Magnus Chase has always been a troubled kid. Since his mother’s mysterious death, he’s lived alone on the streets of Boston, surviving by his wits, keeping one step ahead of the police and the truant officers.
One day, he’s tracked down by a man he’s never met—a man his mother claimed was dangerous. The man tells him an impossible secret: Magnus is the son of a Norse god.
The Viking myths are true. The gods of Asgard are preparing for war. Trolls, giants and worse monsters are stirring for doomsday. To prevent Ragnarok, Magnus must search the Nine Worlds for a weapon that has been lost for thousands of years.
When an attack by fire giants forces him to choose between his own safety and the lives of hundreds of innocents, Magnus makes a fatal decision.
Sometimes, the only way to start a new life is to die . . .
Rick Riordan ~my bae~ is releasing a new book??!?!?!?!?!
(Editor’s Note: WARNING! SPOILERS AHEAD! You have been warned. Continue, if you must. If you’d rather read the book before reading the rest of the review, place a hold on it here).
Seriously, though. Riordan’s Percy Jackson & the Olympians series is one of my all-time favorites. Magnus Chase, however, was… sub-par. While I was reading the book, I found it surprisingly easy to get sidetracked. To put it frankly, The Sword of Summer was dull.
This time around, it seemed that Riordan was rushing into things too quickly. No, not the breakneck speed of The Heroes of Olympus. Throughout the novel, I hardly learned anything about the Norse gods. However, I did learn plenty of loooooong Norse names of minor characters (which Magnus proceeds to mispronounce. Every. Single. Time).
It seemed to be a recurring theme to have ~many~ similarities to Riordan’s previous books. Magnus Chase had the same voice as Jason Grace and Percy Jackson and told the same awkward dad jokes (which were occasionally hilarious).
Riordan also used the same tricks he used in the other novels to give the hero less time on his quest. Really? They sleep for a day straight. Hmm. At least they didn’t stay at the Lotus Hotel and Casino.
And don’t even get me started on the climax. It was, well, ANTICLIMACTIC! After I read the scene, all I could think was, Is this is the real climax? When is something actually going to happen?
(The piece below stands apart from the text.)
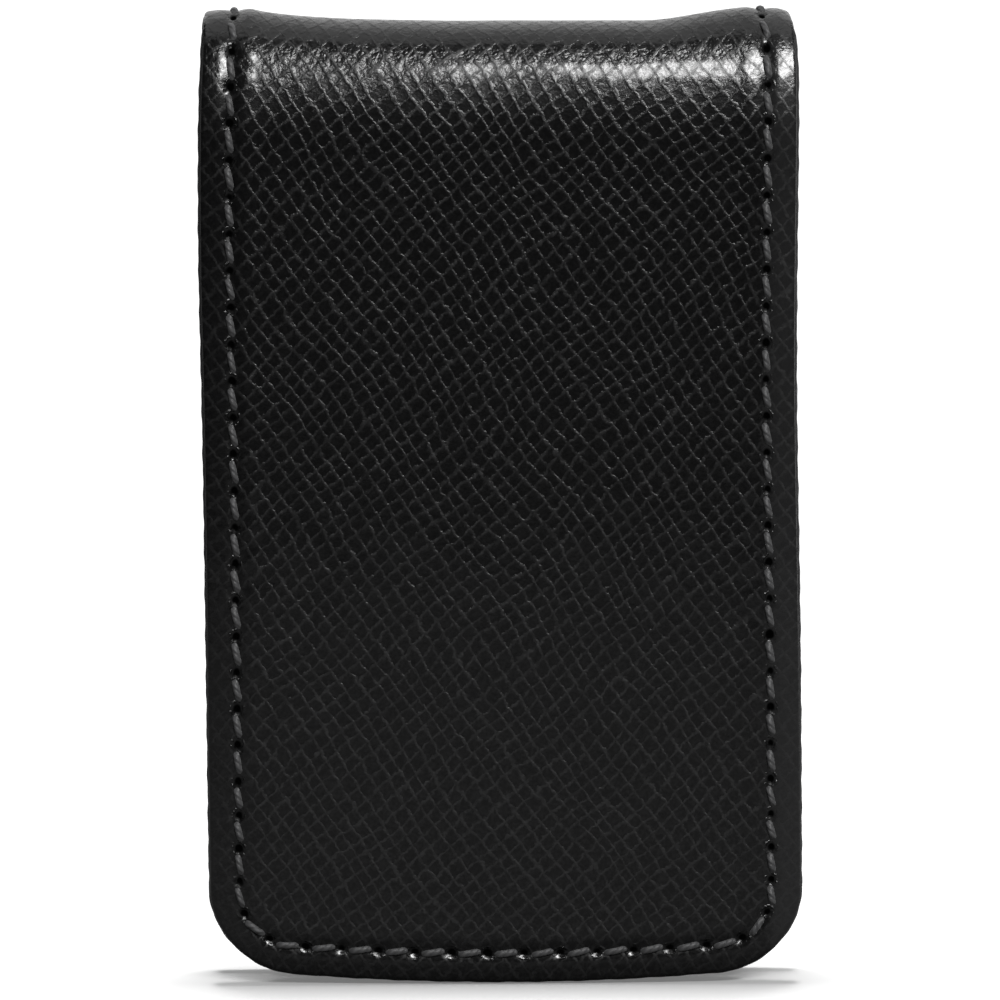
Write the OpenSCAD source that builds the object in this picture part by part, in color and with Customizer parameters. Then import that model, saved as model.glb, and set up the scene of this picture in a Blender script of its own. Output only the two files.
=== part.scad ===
// Folded leather money clip with magnets in both legs.
// It stands on its open end: X runs across the width, the front leg faces -Y, the fold is on top (+Z).
// One leather strip is bent over the top and down the back. The bend is cut into three sectors, so that
// the clip can unfold from the crown outwards, the same on both sides. Each hinge line lies on the outer
// skin, where two sectors or a sector and a leg meet.

/* [Overall] */
// Width across both side edges
clip_w = 43; // [32:0.5:60]
// Height from the open end to the top of the fold
clip_h = 70; // [50:0.5:95]
// Radius of the two rounded corners at the open end of each leg
corner_r = 6; // [4:0.25:10]
// Gap between the two legs at the open end
tip_gap = 0.2; // [0.1:0.05:2]

/* [Fold] */
// Outer radius of the bend over the top
bend_r = 4; // [3:0.1:6]
// Outer radius of the flatter shoulder below the bend
shoulder_r = 15.8; // [12:0.2:30]
// Angle from the top of the bend to the start of the shoulder
bend_half_angle = 67.5; // [60:0.5:72]

/* [Layers] */
// Thickness of the outer leather
leather_t = 1.1; // [0.8:0.05:1.4]
// Thickness of the lining leather
lining_t = 0.8; // [0.6:0.05:1]
// Thickness of the edge paint
paint_t = 0.15; // [0.1:0.05:0.3]

/* [Stiffener board] */
// Thickness of the board in each leg
board_t = 1.5; // [1:0.1:2.5]
// Distance from the leg's edge to the board
board_inset = 4.4; // [4:0.1:7]
// Distance from the top of the fold down to the board
board_drop = 14; // [12:0.5:26]
// Radius of the board's corners
board_corner_r = 3; // [1:0.25:5]
// Clearance round the board in its pocket
board_fit = 0.1; // [0.05:0.05:0.3]

/* [Magnets] */
// Diameter of each disc magnet
magnet_d = 12; // [8:0.5:13]
// Thickness of each disc magnet
magnet_t = 1.4; // [0.9:0.1:1.5]
// Clearance round each magnet in its bore
magnet_fit = 0.1; // [0.05:0.05:0.3]
// Distance of each magnet from the centre line
magnet_x = 9; // [7:0.5:10]
// Height of the magnets above the open end
magnet_z = 14; // [12:0.5:30]

/* [Seam] */
// Distance from the edge to the line of stitches
seam_margin = 2.3; // [1.9:0.1:2.8]
// Distance from one stitch to the next
stitch_pitch = 2.65; // [2:0.05:4]
// Length of thread that shows in each stitch
stitch_len = 1.9; // [1.2:0.05:1.95]
// Width of the thread
thread_w = 0.5; // [0.3:0.05:0.7]
// Thickness of the pressed thread
thread_t = 0.25; // [0.2:0.05:0.4]
// Width of the groove that the stitches lie in
groove_w = 0.9; // [0.7:0.05:1.1]
// Depth of the groove
groove_d = 0.3; // [0.25:0.05:0.45]

/* [Hidden] */
$fn = 96;

half_w = clip_w / 2;
skin_t = leather_t + lining_t;        // both leathers, sewn together round the edge
leg_t = skin_t + board_t;             // the leg where the board lies between them
board_top = clip_h - board_drop;
clear = 1;                            // how far a cutting shape runs past what it cuts

// The bend: three equal sectors about one centre. Angles are measured from straight up towards +Y.
bend_z = clip_h - bend_r;
sector_angle = 2 * bend_half_angle / 3;
SECTORS = [["fore", -sector_angle], ["crown", 0], ["rear", sector_angle]];

// The shoulder is tangent to the bend. The straight leg is tangent to the shoulder, and leans inwards
// until the two legs are tip_gap apart at the open end.
shoulder_y = (bend_r - shoulder_r) * sin(bend_half_angle);
shoulder_z = bend_z + (bend_r - shoulder_r) * cos(bend_half_angle);
tip_dy = tip_gap / 2 - shoulder_y;
lean = atan2(shoulder_z, tip_dy) - acos((shoulder_r - leg_t) / norm([tip_dy, shoulder_z]));
leg_top_y = shoulder_y + shoulder_r * cos(lean);
leg_top_z = shoulder_z - shoulder_r * sin(lean);

// The seam runs down one side of a leg, round both corners and up the other side.
seam_x = half_w - seam_margin;
seam_r = corner_r - seam_margin;
seam_top = bend_z + bend_r * cos(bend_half_angle);
side_len = seam_top - corner_r;
turn_len = seam_r * PI / 2;
foot_len = clip_w - 2 * corner_r;
seam_len = 2 * side_len + 2 * turn_len + foot_len;
stitch_count = round(seam_len / stitch_pitch);

// A point of the seam as [x, z, direction in degrees], at the distance s from its start
function seam_point(s) =
    s > seam_len / 2 ? mirrored(seam_point(seam_len - s))
    : s < side_len ? [-seam_x, seam_top - s, 90]
    : s < side_len + turn_len ? turn_point((s - side_len) / seam_r * 180 / PI)
    : [s - side_len - turn_len + corner_r - half_w, seam_margin, 0];
function turn_point(a) =
    [corner_r - half_w - seam_r * cos(a), corner_r - seam_r * sin(a), a + 90];
function mirrored(p) = [-p.x, p.y, -p.z];

// A profile drawn as (Y, Z) becomes a bar along X; an outline drawn as (X, Z) becomes a bar along Y.
module along_x(width) {
    rotate([90, 0, 90]) linear_extrude(height = width, center = true) children();
}

module along_y() {
    rotate([90, 0, 0]) linear_extrude(height = 8 * (bend_r + leg_t), center = true) children();
}

// The part of a ring between two angles, as a profile
module ring_sector(r_out, r_in, from, to) {
    reach = 2 * r_out;
    middle = (from + to) / 2;
    intersection() {
        difference() {
            circle(r = r_out);
            circle(r = r_in);
        }
        polygon([
            [0, 0],
            reach * [sin(from), cos(from)],
            reach * [sin(middle), cos(middle)],
            reach * [sin(to), cos(to)]
        ]);
    }
}

// What lies between two depths below the outer skin, in the bend, about an angle
module bend_layer(d_top, d_bottom, middle, spread = sector_angle) {
    translate([0, bend_z])
        ring_sector(bend_r - d_top, bend_r - d_bottom, middle - spread / 2, middle + spread / 2);
}

// What lies between two depths below the outer skin, in the back leg with its shoulder
module leg_layer(d_top, d_bottom) {
    foot = leg_top_z / cos(lean) + clear;
    translate([shoulder_y, shoulder_z])
        ring_sector(shoulder_r - d_top, shoulder_r - d_bottom, bend_half_angle, 90 + lean);
    translate([leg_top_y, leg_top_z])
        rotate(-lean)
            translate([-d_bottom, -foot]) square([d_bottom - d_top, foot]);
}

// The outline of a leg, drawn in from its edge by an inset, with a radius at its lower corners
module leg_outline(inset) {
    r = corner_r - inset;
    half = half_w - inset;
    translate([-half, corner_r]) square([2 * half, clip_h]);
    translate([-half + r, inset]) square([2 * (half - r), corner_r]);
    for (side = [-1, 1]) translate([side * (half - r), corner_r]) circle(r = r);
}

// The board's outline, grown all round
module board_outline(grow) {
    r = board_corner_r + grow;
    half = half_w - board_inset + grow;
    low = board_inset - grow;
    high = board_top + grow;
    translate([-half + r, low]) square([2 * (half - r), high - low]);
    translate([-half, low + r]) square([2 * half, high - low - 2 * r]);
    for (side = [-1, 1], z = [low + r, high - r])
        translate([side * (half - r), z]) circle(r = r);
}

// One flat stitch, seen from outside, along X
module stitch_outline() {
    bar = stitch_len - thread_w;
    square([bar, thread_w], center = true);
    for (end = [-1, 1]) translate([end * bar / 2, 0]) circle(d = thread_w);
}

module seam_outline() {
    difference() {
        leg_outline(seam_margin - groove_w / 2);
        leg_outline(seam_margin + groove_w / 2);
    }
}

// Lays what is drawn for the back leg on either leg
module on_leg(leg) {
    mirror([0, leg == "front" ? 1 : 0, 0]) children();
}

// A shape on the back leg's outer skin, its Z axis pointing outwards
module on_skin(x, z) {
    translate([x, leg_top_y - tan(lean) * (leg_top_z - z), z]) rotate([-90 - lean, 0, 0]) children();
}

module leg_stitches(d_top, d_bottom) {
    pitch = seam_len / stitch_count;
    intersection() {
        along_x(clip_w) leg_layer(d_top, d_bottom);
        along_y() for (i = [0 : stitch_count - 1]) {
            p = seam_point((i + 0.5) * pitch);
            translate([p.x, p.y]) rotate(p.z) stitch_outline();
        }
    }
}

module bend_stitches(d_top, d_bottom, middle) {
    spread = stitch_len / bend_r * 180 / PI;
    for (side = [-1, 1])
        translate([side * seam_x, 0, 0])
            along_x(thread_w) bend_layer(d_top, d_bottom, middle, spread);
}

// Outer leather: the full strip, with a pressed groove for the stitches
module leg_leather(leg) {
    color("#1d1d1f") on_leg(leg) difference() {
        intersection() {
            along_x(clip_w) leg_layer(0, leather_t);
            along_y() leg_outline(paint_t);
        }
        intersection() {
            along_x(clip_w) leg_layer(-clear, groove_d);
            along_y() seam_outline();
        }
    }
}

module bend_leather(middle) {
    color("#1d1d1f") difference() {
        along_x(clip_w - 2 * paint_t) bend_layer(0, leather_t, middle);
        for (side = [-1, 1])
            translate([side * seam_x, 0, 0]) along_x(groove_w) bend_layer(-clear, groove_d, middle);
    }
}

// Lining: thin leather glued inside the strip. In each leg it is pressed over the board, like a shallow pan.
module leg_lining(leg) {
    pocket = leather_t + board_t;
    color("#2b2a2c") on_leg(leg) difference() {
        union() {
            intersection() {
                along_x(clip_w) leg_layer(leather_t, skin_t);
                along_y() leg_outline(paint_t);
            }
            intersection() {
                along_x(clip_w) leg_layer(leather_t, leg_t);
                along_y() board_outline(board_fit + lining_t);
            }
        }
        intersection() {
            along_x(clip_w) leg_layer(leather_t - clear, pocket);
            along_y() board_outline(board_fit);
        }
        intersection() {
            along_x(clip_w) leg_layer(skin_t - groove_d, leg_t + clear);
            along_y() seam_outline();
        }
    }
}

module bend_lining(middle) {
    color("#2b2a2c") difference() {
        along_x(clip_w - 2 * paint_t) bend_layer(leather_t, skin_t, middle);
        for (side = [-1, 1])
            translate([side * seam_x, 0, 0])
                along_x(groove_w) bend_layer(skin_t - groove_d, skin_t + clear, middle);
    }
}

// Stiffener board, with a through bore for each magnet
module stiffener_board(leg) {
    color("#8a7a5c") on_leg(leg) difference() {
        intersection() {
            along_x(clip_w) leg_layer(leather_t, leather_t + board_t);
            along_y() board_outline(0);
        }
        for (side = [-1, 1])
            on_skin(side * magnet_x, magnet_z)
                translate([0, 0, -leather_t - board_t - clear])
                    cylinder(d = magnet_d + 2 * magnet_fit, h = board_t + 2 * clear);
    }
}

// Disc magnet, lying on the lining, as close to the other leg's magnet as it can be
module magnet(leg, side) {
    color("#b9bcc0") on_leg(leg)
        on_skin(side * magnet_x, magnet_z)
            translate([0, 0, -leather_t - board_t]) cylinder(d = magnet_d, h = magnet_t);
}

// Needle thread: the stitches that show outside
module leg_needle_thread(leg) {
    color("#4a4a4d") on_leg(leg) leg_stitches(groove_d - thread_t, groove_d);
}

module bend_needle_thread(middle) {
    color("#4a4a4d") bend_stitches(groove_d - thread_t, groove_d, middle);
}

// Bobbin thread: the stitches that show on the lining
module leg_bobbin_thread(leg) {
    color("#4a4a4d") on_leg(leg) leg_stitches(skin_t - groove_d, skin_t - groove_d + thread_t);
}

module bend_bobbin_thread(middle) {
    color("#4a4a4d") bend_stitches(skin_t - groove_d, skin_t - groove_d + thread_t, middle);
}

// Edge paint: a thin coat on the cut edge of both leathers
module leg_edge_paint(leg) {
    color("#3a3a3c") on_leg(leg) intersection() {
        along_x(clip_w) leg_layer(0, skin_t);
        along_y() difference() {
            leg_outline(0);
            leg_outline(paint_t);
        }
    }
}

module bend_edge_paint(middle) {
    color("#3a3a3c") for (side = [-1, 1])
        translate([side * (half_w - paint_t / 2), 0, 0]) along_x(paint_t) bend_layer(0, skin_t, middle);
}

for (leg = ["front", "back"]) {
    leg_leather(leg);
    leg_lining(leg);
    stiffener_board(leg);
    magnet(leg, -1);
    magnet(leg, 1);
    leg_needle_thread(leg);
    leg_bobbin_thread(leg);
    leg_edge_paint(leg);
}
for (sector = SECTORS) {
    place = str("_fold_", sector[0]);
    bend_leather(sector[1]);
    bend_lining(sector[1]);
    bend_needle_thread(sector[1]);
    bend_bobbin_thread(sector[1]);
    bend_edge_paint(sector[1]);
}
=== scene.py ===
"""A folded leather money clip with magnets in both legs, standing on its open end.
Lengths are in millimetres."""

import math

import bpy
import numpy as np
from mathutils import Matrix, Vector


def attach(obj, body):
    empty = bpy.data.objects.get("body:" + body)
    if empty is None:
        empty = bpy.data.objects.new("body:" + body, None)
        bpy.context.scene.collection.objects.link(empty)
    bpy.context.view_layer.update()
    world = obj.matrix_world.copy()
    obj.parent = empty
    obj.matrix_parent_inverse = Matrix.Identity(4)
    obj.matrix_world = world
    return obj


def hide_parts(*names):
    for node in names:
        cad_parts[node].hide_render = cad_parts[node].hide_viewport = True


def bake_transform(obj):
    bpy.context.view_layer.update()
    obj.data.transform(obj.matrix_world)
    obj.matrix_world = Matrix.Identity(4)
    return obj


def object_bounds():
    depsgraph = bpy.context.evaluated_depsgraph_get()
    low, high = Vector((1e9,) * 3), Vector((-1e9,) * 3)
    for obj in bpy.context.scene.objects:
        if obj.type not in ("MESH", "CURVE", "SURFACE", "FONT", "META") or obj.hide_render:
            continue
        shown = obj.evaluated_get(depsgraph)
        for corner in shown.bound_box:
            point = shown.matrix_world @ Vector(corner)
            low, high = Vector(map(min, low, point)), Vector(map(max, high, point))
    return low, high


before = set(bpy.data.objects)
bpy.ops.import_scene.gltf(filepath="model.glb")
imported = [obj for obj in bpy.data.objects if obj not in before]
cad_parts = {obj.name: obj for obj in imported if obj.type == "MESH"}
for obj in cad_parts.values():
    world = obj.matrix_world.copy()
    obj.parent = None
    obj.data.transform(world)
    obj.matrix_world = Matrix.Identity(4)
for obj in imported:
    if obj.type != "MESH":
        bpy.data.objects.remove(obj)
cad_box = [list(corner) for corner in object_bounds()]
bpy.ops.object.select_all(action="DESELECT")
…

The final battle took approximately two seconds and everything was wrapped up in a nice little bow with minimal casualties. Hoo-rah. Even Riordan’s trademark cliffhanger was weak. Oh, Loki is lying and two-timing Magnus? What’s new?
But hey, I did like some of what happened.
I like how the book started off with Magnus getting killed. It was refreshingly unique.
I liked the character development. Blitzen and Samirah were fairly well-developed and I have adopted Hearthstone. He belongs to me now.
My sweet, poor, deaf elf baby.
And of course, I loved the chapter titles. My personal favorite- “Hearthstone Passes Out Even More than Jason Grace (Though I Have No Idea Who That Is)”
Final verdict: Although it had some redeeming factors, Riordan’s new novel felt rushed, was anticlimactic, and was overly similar to his previous books.
Final rating: ★★★✰✰
And, to wrap everything up-
My favorite quotes:
“Could you do a glamour and turn into something smaller?” I asked it. “Preferably not a chain, since it’s no longer the 1990s?”
The sword didn’t reply (duh), but I imagined it was humming at a more interrogative pitch, like, Such as what?
“I dunno. Something pocket-size and innocuous. A pen, maybe?”
The sword pulsed, almost like it was laughing. I imagined it saying, A pen sword. That is the stupidest thing I’ve ever heard.”
“I am Hel,” she agreed. “Sometimes called Hela, though most mortals dare not speak my name at all. No jokes, Magnus Chase? Who the Hel are you? What the Hel do you want? You look Hela bad. I was expecting more bravado.”